「1日6食に食事回数を増やしたほうが痩せる!」の嘘
「1日6食ダイエット」についてご質問をいただきました。
先日、「3〜4時間に1回は何か食べたほうが脳の機能が高まる」という説を否定してらっしゃいましたが、ダイエットに関してはいかがでしょう? Googleの健康づくりの記事には「時間を空けて食べると太りやすくなる」や「血糖値がガーンと上がると本来なら脳にいくはずの糖分が体に脂肪として回る」との意見もあるようですが?
とのこと。確かに「3〜4時間ごとに食べたほうが痩せる!」って説は昔からありますねぇ。細かく食べたほうがお腹が空かなくてすむって理屈で、DAIGOの奥さんも1日6食を実践してるらしい。
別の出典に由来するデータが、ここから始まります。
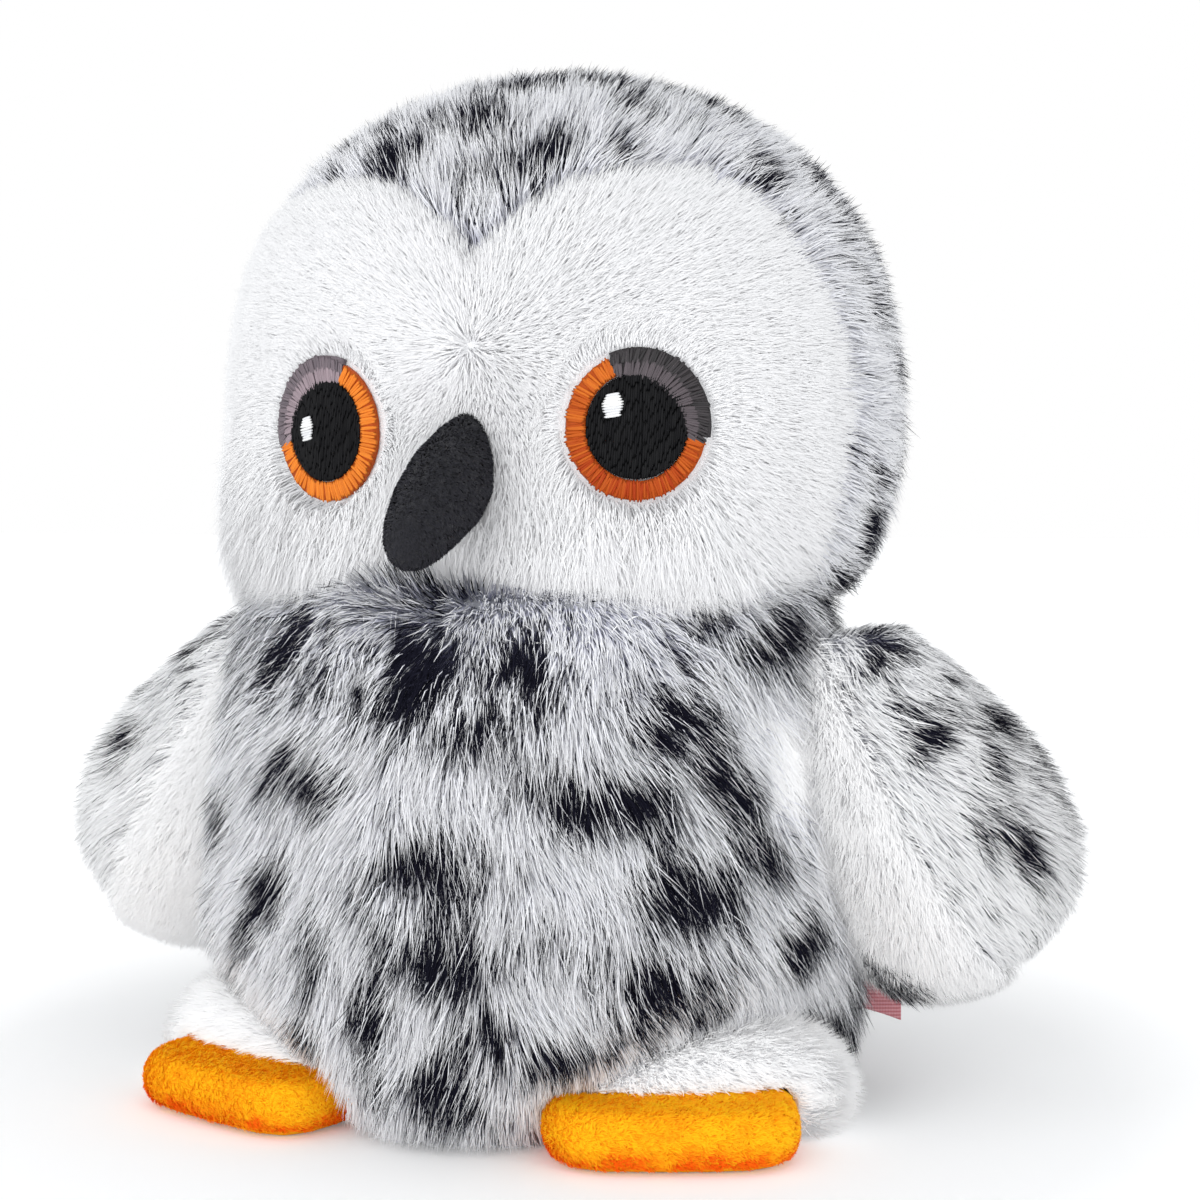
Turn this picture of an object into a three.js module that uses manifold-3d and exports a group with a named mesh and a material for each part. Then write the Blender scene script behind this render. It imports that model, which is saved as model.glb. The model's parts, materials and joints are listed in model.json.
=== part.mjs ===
// A plush snowy owl cat toy with a removable flapping module inside.
// Millimetres. The origin is the centre of the flat base, +Z is up, the owl faces -Y,
// and the owl's left wing is on the +X side.
import * as THREE from 'three';
import { mergeVertices } from 'three/addons/utils/BufferGeometryUtils.js';
import Module from 'manifold-3d';

const wasm = await Module();
wasm.setup();

// Clearances that every piece shares
const GAP = 0.3; // between pieces that touch
const RUN = 0.15; // radial, between a shaft and its bore
const OVERRUN = 4; // how far a cut runs past what it cuts

// Body
const BODY_HEIGHT = 82; // base to neck seam
const BODY_HALF_WIDTH = 49.5;
const BODY_HALF_DEPTH = 46;
const BODY_SHARES = [ // height, width, depth
  [0, 0.8, 0.8], [0.035, 0.9, 0.9], [0.13, 0.98, 0.98], [0.3, 1, 1],
  [0.52, 0.98, 0.965], [0.72, 0.95, 0.915], [0.88, 0.91, 0.85], [0.96, 0.87, 0.81],
  [1, 0.82, 0.77],
];

// Head, which stands on the neck seam a little behind the body's centre
const HEAD_HEIGHT = 83;
const HEAD_HALF_WIDTH = 53.5;
const HEAD_HALF_DEPTH = 43;
const HEAD_SETBACK = 15;
const HEAD_SHARES = [
  [0, 0.74, 0.74], [0.035, 0.86, 0.86], [0.13, 0.955, 0.955], [0.28, 1, 1], [0.45, 1, 1],
  [0.61, 0.95, 0.95], [0.75, 0.845, 0.845], [0.87, 0.66, 0.66], [0.95, 0.43, 0.43],
  [0.99, 0.19, 0.19],
];

// Face, a heart of short-pile cloth over the front of the head
const FACE_THICKNESS = 2;
const FACE_BACK = 8; // how far in front of the head's widest line the cloth ends
const FACE_PEAK_SHARE = 0.62; // height of the dip between the two lobes
const FACE_LOBE_SHARES = [0.5, 0.77]; // across and up, the top of a lobe
const FACE_SIDE_SHARES = [1.12, 0.45];
const FACE_FOOT_SHARE = 0.02;

// Beak, a suede drop that hangs from the middle of the face
const BEAK_TOP = 27; // above the neck seam
const BEAK_TIP = 4;
const BEAK_REACH = 28; // of the tip in front of the face
const BEAK_HALF_WIDTH = 5.6;
const BEAK_SHARES = [ // height from tip to top, half width, ridge, back edge
  [0, 0.2, 0.98, 0.78], [0.06, 0.48, 1.06, 0.6], [0.16, 0.7, 1.1, 0.38], [0.3, 0.9, 1.05, 0.1],
  [0.5, 1, 0.88, -0.1], [0.72, 0.86, 0.62, -0.1], [0.9, 0.5, 0.34, -0.1], [1, 0.18, 0.1, -0.1],
];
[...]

この問題については、幸いにも2015年1月に超ナイスな論文(1)が出ております。ニューヨーク市立大の研究で、過去に行われた食事回数とダイエットの実験データを精査したんですな。つまり科学的な信頼レベルは最強。
1日3食と1日6食の体重変化は同じ
分析にかけられた実験は15件で、1日3食と1日6食の効果をくらべたデータが多め。その結論をざっくり抜き出すと、
- どれだけ食事を細かくわけようが、摂取カロリーが同じなら体重の減り方も同じ
- 体脂肪や筋肉量も食事の回数とは関係ない
といったところ。1990年代に1件だけ「1日6食のほうが優秀!」ってデータがあったものの、全体の数値を調整すると食事の回数とダイエットの効果は関係なくなっちゃうらしい。1日の摂取カロリーさえ守れば、好きな回数で食べてOKってことですな。
いっぽうで、唯一1日6食でメリットがあるのがアスリート。食事の回数を増やすことで、激しい運動にともなう筋肉の減少を抑えられるんだそうな。まぁ大半の人には関係ないでしょうけど。
食事の回数よりも時間を重視すべし
研究者いわく、
食事の回数を増やすメリットがあったとしても、それは非常に小さな差でしかないため現実的には意味がない。(中略)1日の食事回数は個人の好みにまかせるべきだろう。
いっぽうで、近ごろ不規則な食事の悪影響を示すデータがいくつか出ている。週を通して規則的な食事を守るとメリットがあるかもしれない。
とのこと。食事の回数よりも時間を重視せよ!って結論になっております。確かに最近は「時間栄養学」がちょっとしたブームなんで、この意見にも共感できるところです。
そんなわけで、ご質問の記事にあった「時間を空けて食べると太りやすくなる」は間違い。「血糖値が上がると糖分が脂肪に回る」って説も謎で、よほどカロリーオーバーにならない限り、糖は脂肪に変換されにくい性質を持ってますんで。
いずれにせよ、決めた食事時間だけは守って、あとは自分の感覚に合った回数を選んでいただければと思います。